Duke Academics and Staff for Justice in Palestine is outraged by the repression of students and staff at NCCU. We note that Black Durham residents in the surrounding community similarly struggle with limited, poor, and overpriced housing as they are driven out by developers and gentrification supported by the Durham City Council. We demand that all charges be dropped against The Durham 5 and that NCCU treats its students and workers with dignity and respect! We call on all to support The Durham 5 in a modest fundraiser that will help them live and fight the charges. Duke ASJP connects the disproportionate response to the NCCU protest with a worrying pattern of intensified UNC repression against students, faculty and staff that demands increased surveillance, control, and coordination with police forces ironically relying on the language of “security” after the encampments of Spring 2024. These are sure to fail attempts to quell all kinds of dissenting protest and expression, including against the Palestine liberation anti-genocide movement.

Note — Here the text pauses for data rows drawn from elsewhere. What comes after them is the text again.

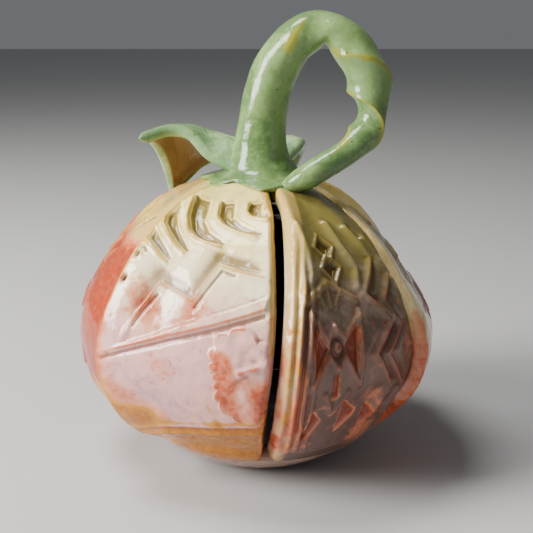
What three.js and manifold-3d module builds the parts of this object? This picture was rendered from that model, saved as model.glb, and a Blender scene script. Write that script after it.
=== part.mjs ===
// A hand-built ceramic pumpkin ornament: a shallow base dish, six curved slab petals that lean
// together over a hollow body, a domed collar, a looped and twisted stem, and two leaves.
// Millimetres, +Z up, front towards -Y, origin at the centre of the flat foot.

import * as THREE from "three";
import Module from "manifold-3d";
import { mergeVertices } from "three/addons/utils/BufferGeometryUtils.js";

// ---------------------------------------------------------------- driving dimensions

const WALL = 6.5;              // thickness of the rolled slab
const GAP = 0.3;               // clearance left where two pieces of clay meet
const JOINT_SHARE = 0.17;      // share of the wall's outline that belongs to the dish
const TOP_SHARE = 0.96;        // share of the outline where the petals end at the collar
const LEAN = 2.2;              // how far the middle of the body is set over to the left
const LEAN_FROM = 20;          // height where the body starts to lean
const LEAN_OVER = 85;          // height over which it leans out and comes back
const CHAMFER = 1.2;           // broken corners of a cut slab edge
const SLANT_RADIUS = 60;       // radius from which a slanting cut edge has its full slant

const DISH_STEPS = 7;          // steps up the wall of the dish
const PETAL_STEPS = 16;        // steps up a petal
const PETAL_COLUMNS = 8;       // steps across a petal
const LATHE_SIDES = 40;

const COLLAR_TOP = 117.8;      // height of the seat that the stem stands on
const COLLAR_SEAT_RADIUS = 14;
const COLLAR_THICKNESS = 8;
const COLLAR_TAPER = 0.35;     // how far the plug narrows downwards, as a share of its thickness
const COLLAR_BEVEL = 0.95;     // depth of the taper, as a share of the thickness

const STEM_STEPS = 48;
const STEM_SIDES = 16;

const LEAF_THICKNESS = 4.8;
const LEAF_STEPS = 10;
const LEAF_COLUMNS = 8;
const SLOPE_STEP = 0.01;       // share of a leaf over which its slope is taken

// Outline of the wall, from the edge of the flat foot out to the belly and in to the neck.
const FOOT_RADIUS = 20;
const OUTLINE = new THREE.SplineCurve([
  new THREE.Vector2(FOOT_RADIUS, 0),
  new THREE.Vector2(30, 2.5),
  new THREE.Vector2(42, 10),
  new THREE.Vector2(55, 22),
  new THREE.Vector2(66, 38),
  new THREE.Vector2(71, 55),
  new THREE.Vector2(67, 73),
  new THREE.Vector2(57, 89),
  new THREE.Vector2(44, 101),
  new THREE.Vector2(30, 109),
  new THREE.Vector2(13, 115),
]);
OUTLINE.arcLengthDivisions = 400;

// Each petal: the azimuth of its left and right edge in degrees (0 is the front, positive to the
// right) at five even stations from the dish to the collar, how far each edge is lifted off the
// round, how far the petal swells below and above the belly, how much flatter than the round it
// is, and how far each cut edge slants.
const PETALS = [
  {
    name: "front_left_petal",
    left: [-55, -53, -50, -50, -52],
    right: [1.5, 4, 7, 7.8, 8],
    liftLeft: 3.5, liftRight: 0.5, low: 0, high: 0, flat: 0.045, slantLeft: 0.5, slantRight: 2.6,
    colour: 0xe6d3bd,
  },
  {
    name: "front_right_petal",
    left: [2.1, 4.7, 7.8, 10.2, 12.8],
    right: [60, 58, 55, 56, 64],
    liftLeft: 1.8, liftRight: -3, low: 0, high: 0, flat: 0.045, slantLeft: 4.4, slantRight: 0,
    colour: 0xc9ab85,
  },
  {
    name: "right_petal",
    left: [61.5, 59.5, 56.5, 57.5, 65.5],
    right: [119, 119, 119, 119, 119],
    liftLeft: 3, liftRight: -1, low: 1, high: -3.5, flat: 0.035, slantLeft: 1, slantRight: 0,
    colour: 0xc48f78,
  },
  {
    name: "back_right_petal",
    left: [120.5, 120.5, 120.5, 120.5, 120.5],
    right: [179, 178, 177, 177, 178],
    liftLeft: 2, liftRight: 0.5, low: 0, high: -2.5, flat: 0.045, slantLeft: 1, slantRight: 1.5,
    colour: 0xbf9a86,
  },
  {
    name: "back_left_petal",
    left: [181, 182, 183, 183, 182],
    right: [239, 239, 239, 239, 239],
    liftLeft: 2, liftRight: 1, low: 0, high: 0, flat: 0.045, slantLeft: 2, slantRight: 0,
    colour: 0xcba295,
  },
  {
    name: "left_petal",
    left: [240.5, 240.5, 240.5, 240.5, 240.5],
    right: [303.5, 305.5, 308.5, 308.5, 306.5],
    liftLeft: 2, liftRight: -2.5, low: 0, high: 0.6, flat: 0.03, slantLeft: 1, slantRight: 0,
    colour: 0xd58f74,
  },
];

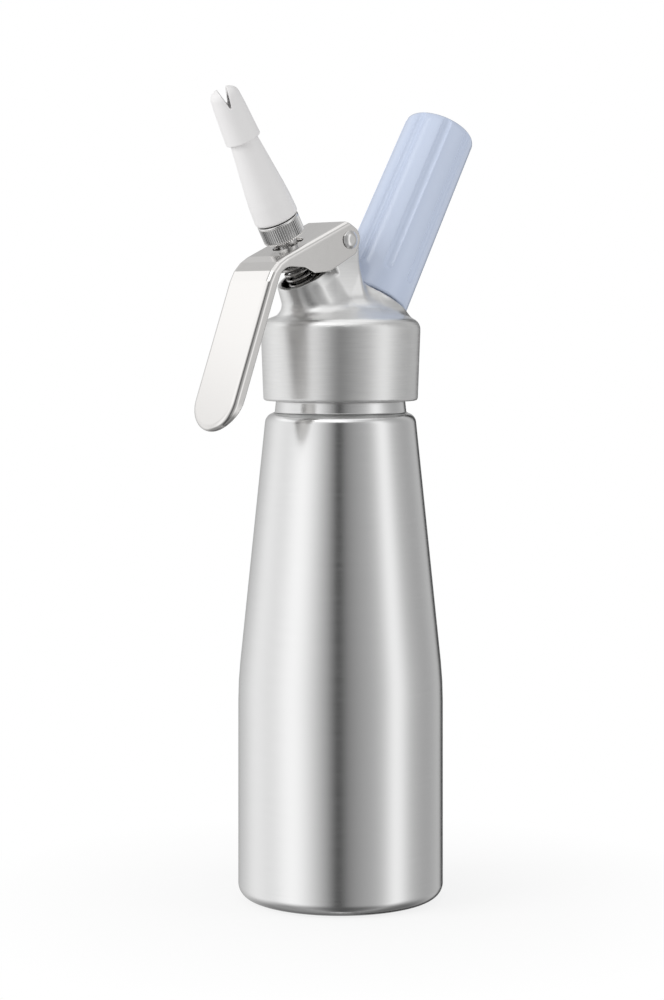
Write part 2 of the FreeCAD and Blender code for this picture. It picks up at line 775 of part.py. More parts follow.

The arrest of The Durham 5 does not exist in isolation from the targeting of “The Duke 7,” a group of Duke faculty and students threatened with terminations and expulsions for a November 19, 2024 protest against the former Israeli attorney general. The Duke administration mobilized a revised “Pickets, Protests, and Demonstrations” (PPD) policy, with unprecedented draconian rules. The policy’s 1968 origins lie in the violent repression of the Civil Rights Movement and anti-Vietnam War protests, but the autumn 2024 revision goes so far as to ban all protest actions that the administration does not approve well in advance. We connect Duke’s PPD policies to longer histories of class, race, and anti-war struggles highlighted also by the brave protesters at NCCU. The unprecedented Duke 7 case demonstrates “the Palestine Exception,” or the disproportionate targeting of people associated with Palestinian identity and the anti-genocide movement. In the end, the university’s charges were a flop: the University Judicial Board hearing failed to identify specific violated policies and ruled that none of the individuals’ actions warranted punishment. These investigations were arbitrary and performative, demonstrating the extent to which the university attempts to shut down our movements and, indeed, all dissent. Duke ASJP will continue to call out the illegitimacy of such policies for what they are, and will not be deterred.

We reiterate our demand to cancel the revised PPD policies, whose purposefully vague and uneven implementation based on a recently normalized surveillance system has a chilling effect on all campus protest. In our ramped up authoritarian political climate, Duke needs to pick a side: will they cow to the bullying of donors and politicians, or will they stand with integrity against the powers that wish to destroy the fundamental mission of the university?

As part of a local, national, and world community of educators and organizers, we draw attention to demands recently articulated by “The People’s University Encampment,” established at Howard University on April 16, 2025:

● The protection of international students, and their right to be safe and have an education  ● The elimination of police officers and ICE agents on campus ● Mutual aid and community care ● Anti capitalism  ● Anti colonialism  ● Pan Africanism  ● Black Queer Feminism  ● Anti Ableism  ● Abolition  ● Anti Imperialism  ● Self Determination 

Duke ASJP is moved by these demands and we continue to work for a liberated Palestine, which includes institutional forms of boycott, divestment, and sanctions against Israel, free and just communities, and universities that educate and work toward inclusion and justice–not fear, surveillance, repression, and genocide.